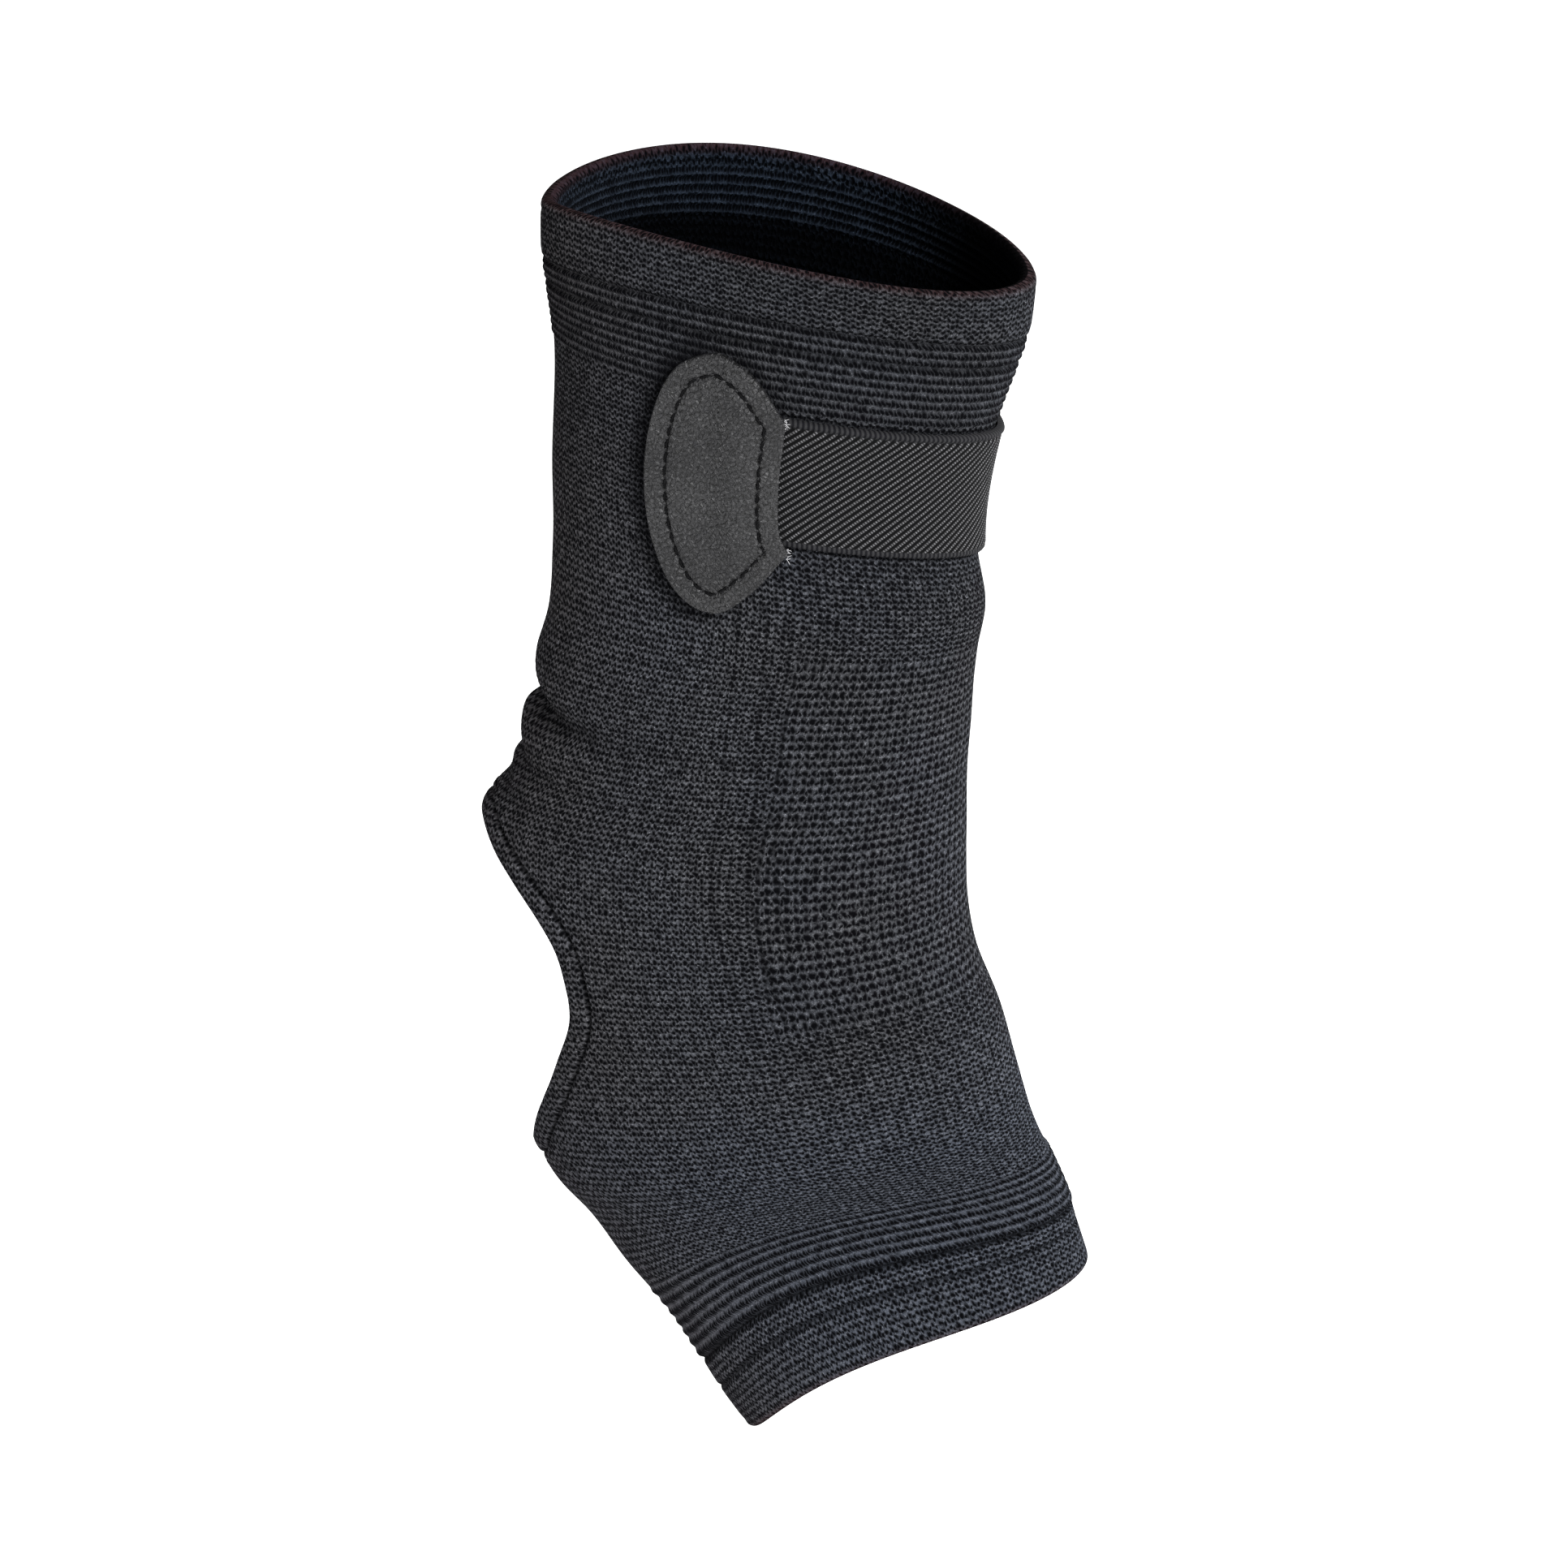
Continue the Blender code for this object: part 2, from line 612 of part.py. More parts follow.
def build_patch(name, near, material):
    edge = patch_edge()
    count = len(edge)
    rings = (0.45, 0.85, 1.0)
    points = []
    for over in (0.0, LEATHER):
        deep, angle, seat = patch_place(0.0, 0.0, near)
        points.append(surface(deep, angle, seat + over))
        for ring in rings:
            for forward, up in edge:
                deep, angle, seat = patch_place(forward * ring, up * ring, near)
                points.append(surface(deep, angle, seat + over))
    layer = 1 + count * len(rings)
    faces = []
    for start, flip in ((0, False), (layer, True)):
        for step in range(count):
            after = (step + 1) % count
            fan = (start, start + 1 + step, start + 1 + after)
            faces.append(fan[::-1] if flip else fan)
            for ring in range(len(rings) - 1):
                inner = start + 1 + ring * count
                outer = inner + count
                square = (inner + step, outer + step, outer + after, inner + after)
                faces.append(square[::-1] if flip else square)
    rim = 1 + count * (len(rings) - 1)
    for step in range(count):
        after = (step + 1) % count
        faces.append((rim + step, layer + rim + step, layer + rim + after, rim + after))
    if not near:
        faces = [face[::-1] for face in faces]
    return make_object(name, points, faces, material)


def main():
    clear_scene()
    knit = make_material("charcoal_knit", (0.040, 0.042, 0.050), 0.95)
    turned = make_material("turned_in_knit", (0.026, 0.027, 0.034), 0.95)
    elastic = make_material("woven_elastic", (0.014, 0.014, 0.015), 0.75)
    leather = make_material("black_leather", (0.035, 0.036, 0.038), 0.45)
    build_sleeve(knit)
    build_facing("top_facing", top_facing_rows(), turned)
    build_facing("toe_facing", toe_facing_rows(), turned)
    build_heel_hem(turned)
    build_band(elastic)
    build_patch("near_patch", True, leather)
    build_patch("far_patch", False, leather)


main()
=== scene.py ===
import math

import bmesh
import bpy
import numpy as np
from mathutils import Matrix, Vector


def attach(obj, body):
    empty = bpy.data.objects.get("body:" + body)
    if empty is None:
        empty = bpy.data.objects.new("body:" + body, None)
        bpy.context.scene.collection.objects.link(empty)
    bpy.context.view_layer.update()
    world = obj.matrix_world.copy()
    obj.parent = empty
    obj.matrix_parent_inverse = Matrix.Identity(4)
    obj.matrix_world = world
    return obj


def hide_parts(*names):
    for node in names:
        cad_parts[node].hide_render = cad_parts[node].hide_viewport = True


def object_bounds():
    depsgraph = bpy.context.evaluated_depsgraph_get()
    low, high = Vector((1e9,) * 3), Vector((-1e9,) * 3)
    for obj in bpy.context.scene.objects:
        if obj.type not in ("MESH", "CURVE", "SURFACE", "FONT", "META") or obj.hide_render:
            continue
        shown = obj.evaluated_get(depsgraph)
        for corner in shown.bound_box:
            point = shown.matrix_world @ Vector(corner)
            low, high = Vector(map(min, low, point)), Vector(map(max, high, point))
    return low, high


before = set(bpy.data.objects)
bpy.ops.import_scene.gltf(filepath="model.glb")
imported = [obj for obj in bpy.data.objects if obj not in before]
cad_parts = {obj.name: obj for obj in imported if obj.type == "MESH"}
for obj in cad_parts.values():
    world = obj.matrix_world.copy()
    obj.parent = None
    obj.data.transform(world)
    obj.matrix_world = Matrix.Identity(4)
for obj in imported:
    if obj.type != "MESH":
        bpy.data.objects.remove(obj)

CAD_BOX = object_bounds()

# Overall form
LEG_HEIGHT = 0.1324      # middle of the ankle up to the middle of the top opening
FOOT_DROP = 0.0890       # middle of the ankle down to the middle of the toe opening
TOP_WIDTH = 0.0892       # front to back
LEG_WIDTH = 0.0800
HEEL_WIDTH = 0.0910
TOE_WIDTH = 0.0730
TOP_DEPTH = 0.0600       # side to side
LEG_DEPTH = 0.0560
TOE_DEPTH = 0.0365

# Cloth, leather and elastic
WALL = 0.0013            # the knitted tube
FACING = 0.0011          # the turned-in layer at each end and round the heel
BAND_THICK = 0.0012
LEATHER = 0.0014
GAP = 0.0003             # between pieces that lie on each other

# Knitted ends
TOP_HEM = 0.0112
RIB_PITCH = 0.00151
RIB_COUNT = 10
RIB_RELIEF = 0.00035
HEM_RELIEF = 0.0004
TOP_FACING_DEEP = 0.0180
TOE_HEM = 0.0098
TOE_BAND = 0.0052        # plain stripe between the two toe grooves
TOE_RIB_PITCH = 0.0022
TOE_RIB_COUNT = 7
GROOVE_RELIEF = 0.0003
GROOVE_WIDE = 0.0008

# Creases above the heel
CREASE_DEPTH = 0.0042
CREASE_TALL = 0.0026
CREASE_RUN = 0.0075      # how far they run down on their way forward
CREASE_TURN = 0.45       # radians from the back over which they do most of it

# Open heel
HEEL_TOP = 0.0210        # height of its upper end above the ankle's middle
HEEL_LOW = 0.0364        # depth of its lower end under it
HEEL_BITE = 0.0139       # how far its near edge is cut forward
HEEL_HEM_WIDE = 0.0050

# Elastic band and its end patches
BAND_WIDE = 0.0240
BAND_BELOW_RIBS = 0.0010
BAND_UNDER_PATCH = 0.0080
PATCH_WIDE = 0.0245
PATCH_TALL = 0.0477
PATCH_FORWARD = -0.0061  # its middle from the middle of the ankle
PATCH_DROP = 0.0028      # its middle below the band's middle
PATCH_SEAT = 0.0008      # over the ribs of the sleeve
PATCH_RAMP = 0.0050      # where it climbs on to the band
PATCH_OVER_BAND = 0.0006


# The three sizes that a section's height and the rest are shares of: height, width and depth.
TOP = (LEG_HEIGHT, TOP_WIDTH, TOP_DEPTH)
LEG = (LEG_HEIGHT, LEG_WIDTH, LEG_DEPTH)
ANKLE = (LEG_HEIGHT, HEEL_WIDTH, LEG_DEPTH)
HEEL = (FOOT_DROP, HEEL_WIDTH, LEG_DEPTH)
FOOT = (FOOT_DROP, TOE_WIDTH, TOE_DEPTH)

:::

SHORT TASK:
Transcribe each line of the data above, unaltered, from the one where "build_sleeve(knit)" appears to the one where "for node in" appears, inclusive of both.

SOLUTION TO THE PROBLEM:
    build_sleeve(knit)
    build_facing("top_facing", top_facing_rows(), turned)
    build_facing("toe_facing", toe_facing_rows(), turned)
    build_heel_hem(turned)
    build_band(elastic)
    build_patch("near_patch", True, leather)
    build_patch("far_patch", False, leather)


main()
=== scene.py ===
import math

import bmesh
import bpy
import numpy as np
from mathutils import Matrix, Vector


def attach(obj, body):
    empty = bpy.data.objects.get("body:" + body)
    if empty is None:
        empty = bpy.data.objects.new("body:" + body, None)
        bpy.context.scene.collection.objects.link(empty)
    bpy.context.view_layer.update()
    world = obj.matrix_world.copy()
    obj.parent = empty
    obj.matrix_parent_inverse = Matrix.Identity(4)
    obj.matrix_world = world
    return obj


def hide_parts(*names):
    for node in names:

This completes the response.